Open Books Redesign

Improving Navigation and Information Architecture for a Nonprofit

ROLE

UX Designer

TIMELINE

Winter 2026

10-week academic project

SKILLS

User Research, Information Architecture, Content Strategy

The Problem

A confusing site that buried key information

Open Books is a Chicago-based nonprofit dedicated to improving literacy through community programs. Their mission is clear, but the structure of the site is confusing. This makes it difficult for users to complete tasks.

Process

Content inventory → card sort → tree test → sitemap

We started with a full content inventory to understand what was actually on the site before proposing any changes. That gave us the raw material for the card sort. In our card sorts, we asked participants to group page names into existing categories.

A few things stood out immediately:

  • Cards needed clearer names. "Access to Books" (actually a grants page) confused nearly everyone. Renaming it "Grant Information" fixed the problem in the next round.

  • The "Support" category was ambiguous. Renaming it "Support Us" made it clear that it is a user action, not information about how the organization supports the community.
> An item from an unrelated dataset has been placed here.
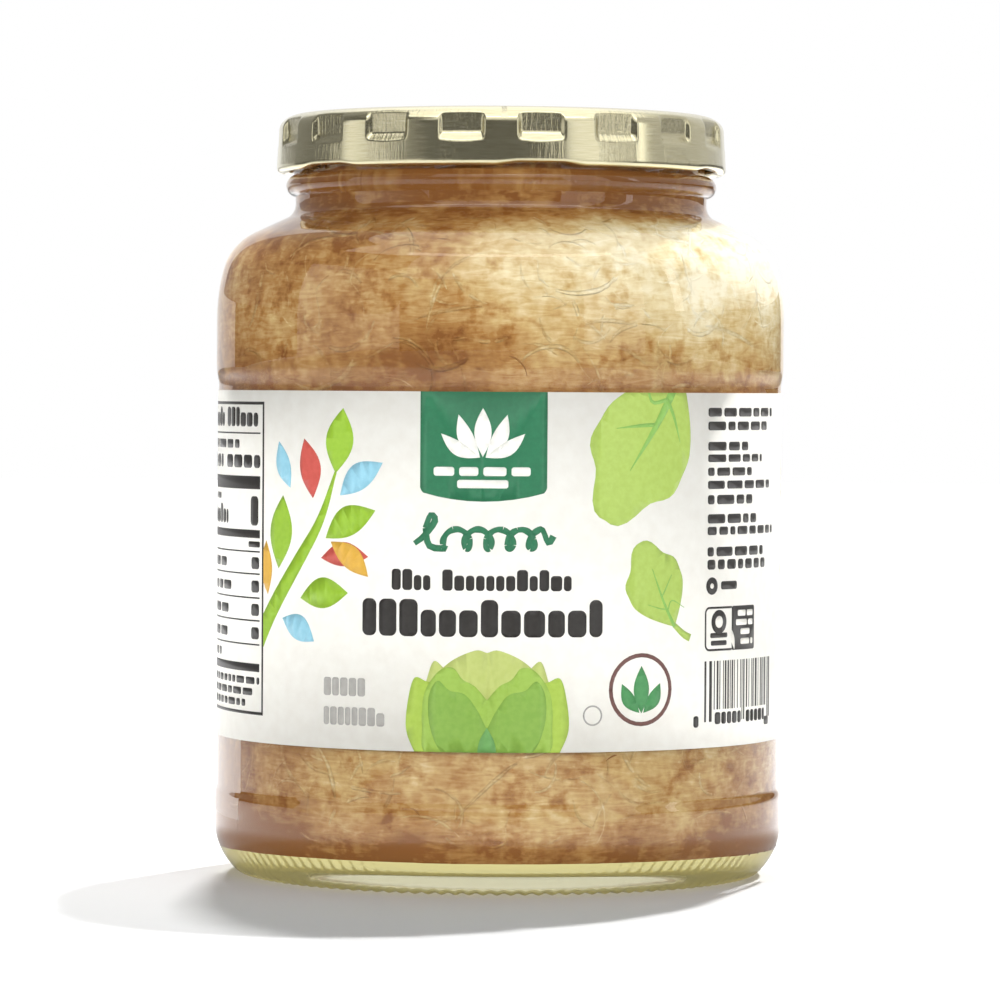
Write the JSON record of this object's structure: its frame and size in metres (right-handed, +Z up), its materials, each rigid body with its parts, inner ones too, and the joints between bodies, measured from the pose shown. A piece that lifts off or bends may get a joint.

  • Events should be a standalone tab. Participants did not agree on where it belonged under other categories.

We validated the proposed sitemap with a tree test. We gave participants three tasks and asked them to navigate the tree to complete them. Finding location hours and volunteer information both performed strongly. We used the results to confirm the structure before moving into wireframes.

fiNAL dESIGN

A seven-category sitemap built around key user actions

The redesigned navigation uses task-based labels at the top level and topical organization one level down.

Wireframes focused on the two highest-stakes flows: donation and location-finding. The heuristic analysis showed the existing donation form scored lowest on error prevention and recovery, so we prioritized inline validation and clearly marked optional steps.

rEFLECTION

What I took away

This project taught me that improving IA is an iterative process. When conducting the card sorts and tree tests, we treated each round as a chance to fix the round before it.

With more time, I would run usability tests on the wireframes to close the loop between the research and the final interface.